The WNC forum for public engagement with media has included a formal hearing in the event no accord was reached between a media entity and the aggrieved person or organization.

 

While the accused media have mostly always responded to the complaint in some manner, they frequently have boycotted the formal hearing when one has been held.

 

That was the case a few years ago when King County Sheriff Sue Rahr complained to the News Council about the unfairness of a Seattle P-I series. After a hearing in which WNC found for Rahr, with the P-I declining to be present, the Seattle Times did devote a full page to the hearing and its outcome damning the P-I.

 

But in most instances, the accused media knows that regardless of the outcome of a WNC hearing, other media will provide little public visibility on those proceedings. That removes much of the concern about being found "guilty."

 

So it is with CBS-affiliate KIRO TV, which has thumbed its nose in two previous complaints against it for reports by the same reporter, Chris Halsey, who is described by himself and the station, but by few who see his work, as an "investigative" reporter.

 

Without going into details of the complaints, all of which brought major outpouring of support for those wronged by KIRO, including Secretary of State Sam Reed, the fact is, as Hamer puts it, "KIRO has never given us even the courtesy of a response by phone, email or letter."

 

The latest complaint is from teachers and parents at Leschi School about a piece, more accurately a job, Halsey did for KIRO on the school's custodian.

 

Hatch, the former KIRO chief, said of one of the KIRO stories that drew a complaint: "It was a hurtful and stupid example of a bad performance by a reporter who carries the mantle of public trust.

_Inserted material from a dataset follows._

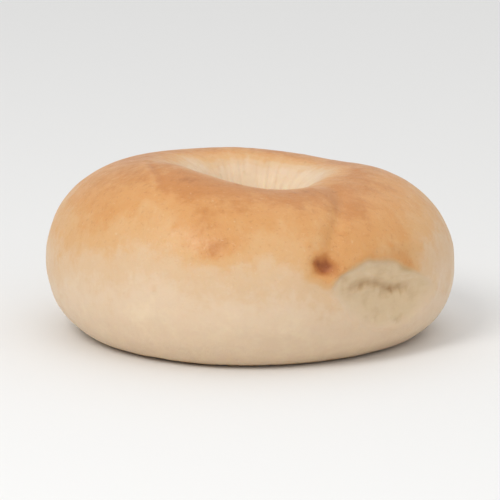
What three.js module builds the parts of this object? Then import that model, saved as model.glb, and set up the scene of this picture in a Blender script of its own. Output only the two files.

The reporter failed and so did the news director who must have been asleep at the wheel."

 

WNC was patterned after the respected Minnesota News Council, whose operation was supported by basically all newspapers and prominent broadcast outlets in the state. That included financial support from the Minneapolis Star and Tribune.

 

During WNC's early days, it became the key to growth of the concept nationally, getting a $250,000 grant from the Knight Foundation to sponsor a nationwide contest to start two more news councils. California, which has since closed its doors, and New England, which still exists but has metamorphosed out of a watchdog role, were launched by WNC.

 

The Minnesota News Council recently closed its doors, due to change in leadership and the financial travails of the state's largest daily newspaper, leaving the Washington News Council as the last in this country whose scope extends all the way to full-fledged hearings.

 

 

That's why WNC's discussions about its future are important. Again, quoting Hatch: "We are seeing media and journalism destroying some of the quality parts of our free speech process. Lies and slander must be challenged by good minds and good people for this country to truly have a freedom of speech fostered by people of integrity."